## Begin
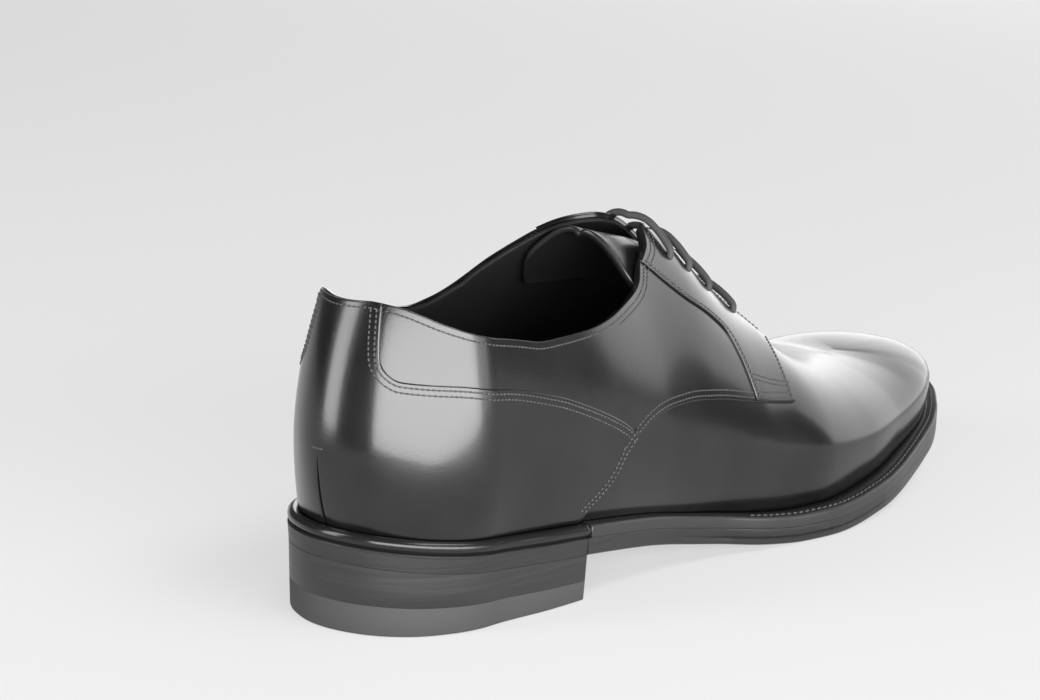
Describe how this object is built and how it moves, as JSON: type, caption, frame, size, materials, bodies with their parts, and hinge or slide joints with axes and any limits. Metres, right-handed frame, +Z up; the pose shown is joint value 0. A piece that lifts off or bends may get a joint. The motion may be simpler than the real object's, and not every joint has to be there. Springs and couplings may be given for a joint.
{
  "type": "derby shoe",
  "caption": "Right men's derby shoe with open lacing, heel counter overlay, plain vamp, welted leather sole and stacked heel, standing empty on a floor.",
  "frame": {"origin": "Middle of the shoe's bounding box seen from above, on the floor that heel and forefoot stand on.", "axes": "+X from heel to toe along the sole, +Y to the inner (big toe) side, +Z up. Metres."},
  "size_m": [0.2952, 0.1021, 0.1018],
  "materials": {
    "calf": "polished",
    "insole_leather": "matte",
    "sole_leather": "satin",
    "welt_leather": "satin",
    "heel_rubber": "matte",
    "lace_cotton": "matte"
  },
  "bodies": {
    "root": {"upper": "calf", "tongue": "calf", "insole": "insole_leather", "outsole": "sole_leather", "welt": "welt_leather", "heel_rand": "welt_leather", "heel_block": "sole_leather", "top_piece": "heel_rubber", "lace_bar_1": "lace_cotton", "lace_bar_2": "lace_cotton", "lace_bar_3": "lace_cotton", "lace_bar_4": "lace_cotton"}
  },
  "joints": []
}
## End
__WHAT IS NEEDED__:
Would you reproduce the material above in full, exactly as given?

__ANSWER TO THE TASK__:
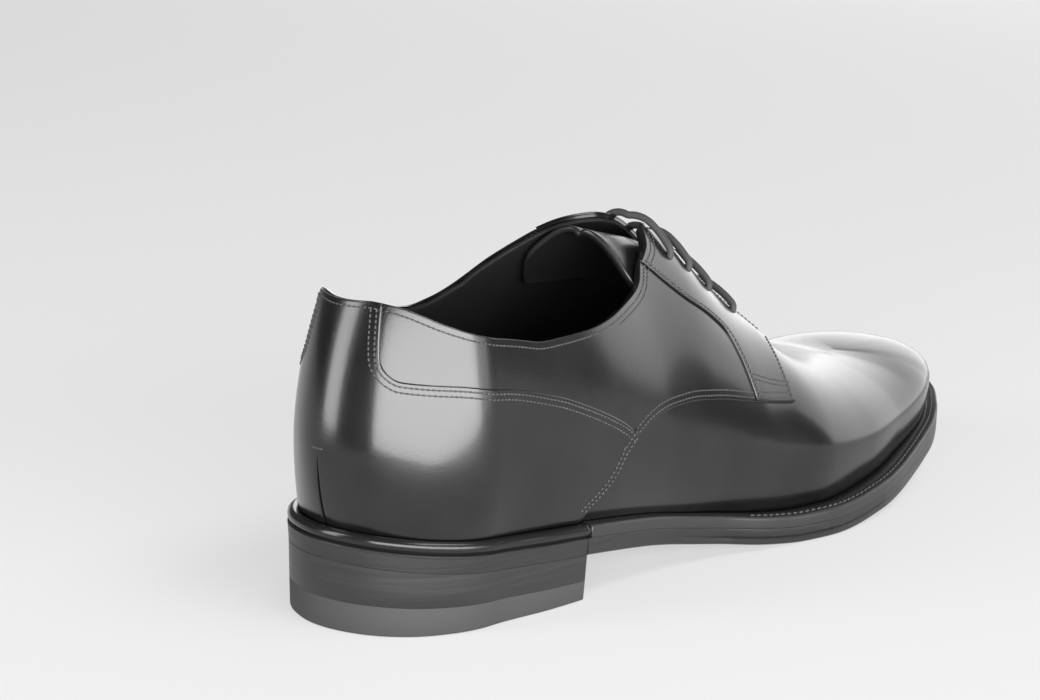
Describe how this object is built and how it moves, as JSON: type, caption, frame, size, materials, bodies with their parts, and hinge or slide joints with axes and any limits. Metres, right-handed frame, +Z up; the pose shown is joint value 0. A piece that lifts off or bends may get a joint. The motion may be simpler than the real object's, and not every joint has to be there. Springs and couplings may be given for a joint.
{
  "type": "derby shoe",
  "caption": "Right men's derby shoe with open lacing, heel counter overlay, plain vamp, welted leather sole and stacked heel, standing empty on a floor.",
  "frame": {"origin": "Middle of the shoe's bounding box seen from above, on the floor that heel and forefoot stand on.", "axes": "+X from heel to toe along the sole, +Y to the inner (big toe) side, +Z up. Metres."},
  "size_m": [0.2952, 0.1021, 0.1018],
  "materials": {
    "calf": "polished",
    "insole_leather": "matte",
    "sole_leather": "satin",
    "welt_leather": "satin",
    "heel_rubber": "matte",
    "lace_cotton": "matte"
  },
  "bodies": {
    "root": {"upper": "calf", "tongue": "calf", "insole": "insole_leather", "outsole": "sole_leather", "welt": "welt_leather", "heel_rand": "welt_leather", "heel_block": "sole_leather", "top_piece": "heel_rubber", "lace_bar_1": "lace_cotton", "lace_bar_2": "lace_cotton", "lace_bar_3": "lace_cotton", "lace_bar_4": "lace_cotton"}
  },
  "joints": []
}